Sure, he’s not as famous as Rose or Bench or Perez—how could he be? He missed those glorious 1975 and ’76 seasons. You imagine him, in some alternate universe, still anchoring that infield at first base, celebrating a parade in downtown Cincinnati after the Reds conquered the baseball world. But in the real timeline, we’re left with the sweet sadness of wonder: Could it have been even more special if Lee May had stayed?
Maybe, maybe not. Probably not, I concede. In retrospect, I think we’re all glad that Joe Morgan arrived in Cincinnati, and that Bob Howsam had the guts to pull the trigger on that trade. But you have to feel a little bad for May, missing out on all the fun.
That feeling underscores why Lee May is often viewed as an underrated star. He finished his career with 354 home runs, 1,244 RBIs, and 2,031 hits. He is one of only eleven players in major league history to collect 100-RBI seasons for three different teams. He played 18 seasons, made three All-Star teams, and was inducted into the Reds Hall of Fame in 2006. But mention his name at Great American Ball Park these days and you’re likely to get a quizzical look in return.

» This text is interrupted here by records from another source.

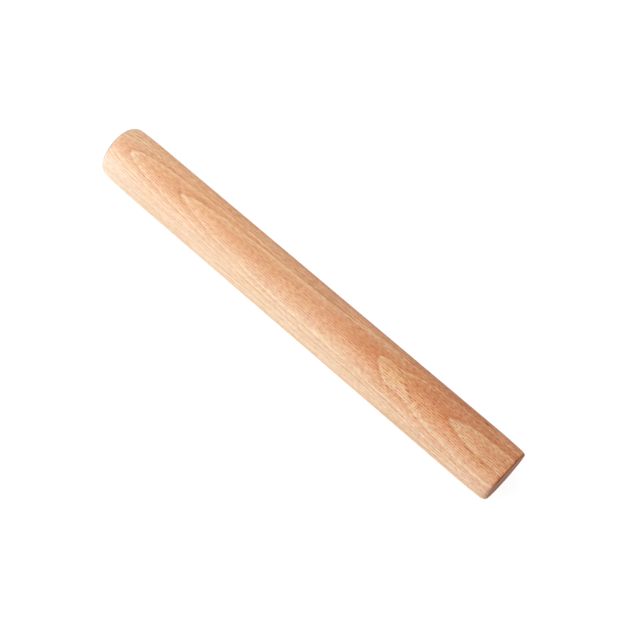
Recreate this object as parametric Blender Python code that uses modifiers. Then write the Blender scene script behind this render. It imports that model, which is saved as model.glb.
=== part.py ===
"""Dumpling rolling pin: one straight bar of beech, turned, eased at both ends and cut square.

Metres, +Z up. The pin lies along X with its middle at the origin, and rests on one of its flats.
"""
import bpy
from math import cos, pi, sin

# Driving sizes of the turned bar
PIN_LENGTH = 0.280
PIN_DIAMETER = 0.033

# Each end is eased: the radius falls by EASE_DROP over EASE_LENGTH, before the rounded edge
EASE_LENGTH = 0.020
EASE_DROP = 0.0005

# Rounding of the edge between the barrel and the flat end face
EDGE_RADIUS = 0.0012

# Steps of the faceted solid: flats round the barrel, and rings along each ease and each rounded edge
BARREL_FLATS = 64
EASE_STEPS = 5
EDGE_STEPS = 5

# Beech, sanded and lightly oiled
BEECH_COLOUR = (0.72, 0.42, 0.24, 1.0)
BEECH_ROUGHNESS = 0.5

MERGE_DISTANCE = 0.000001


def clear_objects():
    for old in list(bpy.data.objects):
        bpy.data.objects.remove(old, do_unlink=True)


def make_collection(name):
    collection = bpy.data.collections.new(name)
    bpy.context.scene.collection.children.link(collection)
    return collection


def beech_material():
    material = bpy.data.materials.new("beech")
    material.use_nodes = True
    shader = material.node_tree.nodes["Principled BSDF"]
    shader.inputs["Base Color"].default_value = BEECH_COLOUR
    shader.inputs["Roughness"].default_value = BEECH_ROUGHNESS
    shader.inputs["Metallic"].default_value = 0.0
    return material


def half_profile():
    """(radius, height) from the middle of the top face down to the start of the straight barrel."""
    half = PIN_LENGTH / 2
    barrel = PIN_DIAMETER / 2
    eased = barrel - EASE_DROP
    points = [(0.0, half)]
    for step in range(EDGE_STEPS + 1):
        angle = pi / 2 * step / EDGE_STEPS
        points.append((
            eased - EDGE_RADIUS + EDGE_RADIUS * sin(angle),
            half - EDGE_RADIUS + EDGE_RADIUS * cos(angle),
        ))
    for step in range(1, EASE_STEPS + 1):
        along = step / EASE_STEPS
        points.append((
            barrel - EASE_DROP * (1 - along) ** 2,
            half - EDGE_RADIUS - EASE_LENGTH * along,
        ))
    return points


def turned_profile():
    """The whole outline, down the outer side from the top face's middle to the bottom face's middle."""
    top = half_profile()
    bottom = [(radius, -height) for radius, height in reversed(top)]
    return top + bottom


def turned_pin(collection, material):
    """The outline turned about its own axis, then laid along X on one of its flats."""
    outline = turned_profile()
    mesh = bpy.data.meshes.new("rolling_pin")
    mesh.from_pydata(
        [(radius, 0.0, height) for radius, height in outline],
        [(i, i + 1) for i in range(len(outline) - 1)],
        [],
    )
    mesh.materials.append(material)
    pin = bpy.data.objects.new("rolling_pin", mesh)
    collection.objects.link(pin)

    turn = pin.modifiers.new("Turn", "SCREW")
    turn.axis = "Z"
    turn.angle = 2 * pi
    turn.steps = BARREL_FLATS
    turn.render_steps = BARREL_FLATS
    turn.use_merge_vertices = True
    turn.merge_threshold = MERGE_DISTANCE
    turn.use_smooth_shade = True

    # Half a flat about its own axis first, so that a flat and not a corner is lowest, then laid down
    half_flat = pi / BARREL_FLATS
    pin.rotation_mode = "ZYX"
    pin.rotation_euler = (0.0, pi / 2, half_flat)
    return pin


clear_objects()
turned_pin(make_collection("dumpling_rolling_pin"), beech_material())
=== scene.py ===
"""A dumpling rolling pin of turned beech, lying on a plain pale table in soft light."""
import math

import bpy
from mathutils import Matrix, Vector


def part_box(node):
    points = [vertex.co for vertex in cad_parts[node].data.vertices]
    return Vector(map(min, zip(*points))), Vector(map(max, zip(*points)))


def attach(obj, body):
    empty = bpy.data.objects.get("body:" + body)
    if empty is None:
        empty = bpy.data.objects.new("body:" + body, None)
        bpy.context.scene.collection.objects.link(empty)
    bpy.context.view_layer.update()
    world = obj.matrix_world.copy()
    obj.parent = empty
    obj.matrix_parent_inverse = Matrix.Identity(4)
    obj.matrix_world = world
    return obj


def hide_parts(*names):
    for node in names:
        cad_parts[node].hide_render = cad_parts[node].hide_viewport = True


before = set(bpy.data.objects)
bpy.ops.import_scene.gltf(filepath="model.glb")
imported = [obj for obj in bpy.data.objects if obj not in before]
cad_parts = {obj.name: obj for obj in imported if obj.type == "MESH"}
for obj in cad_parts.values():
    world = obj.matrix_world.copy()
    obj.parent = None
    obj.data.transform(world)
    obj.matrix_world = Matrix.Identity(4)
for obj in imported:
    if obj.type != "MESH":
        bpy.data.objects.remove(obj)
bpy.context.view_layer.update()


# The camera
# It looks down on the pin from beside its near end, as the photograph does, through a short
# telephoto lens. The pin's middle stands a little left of and above the picture's middle.

PICTURE_PX = 630
PIN_MIDDLE_PX = (303.93, 306.17)
VIEW_AZIMUTH = 42.71
VIEW_ELEVATION = 67.26
# How far in front of the lens the pin's middle lies, in metres
VIEW_DEPTH = 0.76605
LENS_MM = 81.47
SENSOR_MM = 36.0

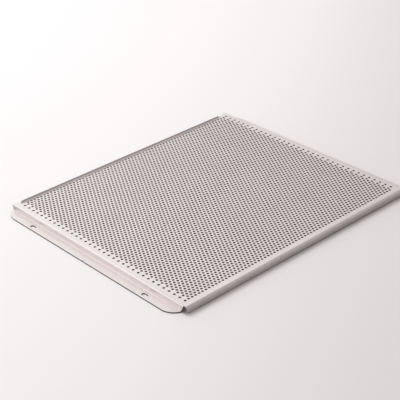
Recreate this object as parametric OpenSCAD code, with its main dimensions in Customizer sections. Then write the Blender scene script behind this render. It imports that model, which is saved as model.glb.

But those who were around in that exhilarating stretch between 1967 and 1971 will say he was more than good; he was essential. It’s no exaggeration to suggest that without Lee May and his long, arching home runs, the Reds might have never been labeled the Big Red Machine in the first place. He was the battery that started the engine.
Lee May. The Big Bopper from Birmingham. The man who quietly — and quite literally — helped build the Big Red Machine. It might read like a footnote in baseball history, but in Cincinnati hearts, it’s a chapter all its own.
And it’s chapter number 48 in this countdown.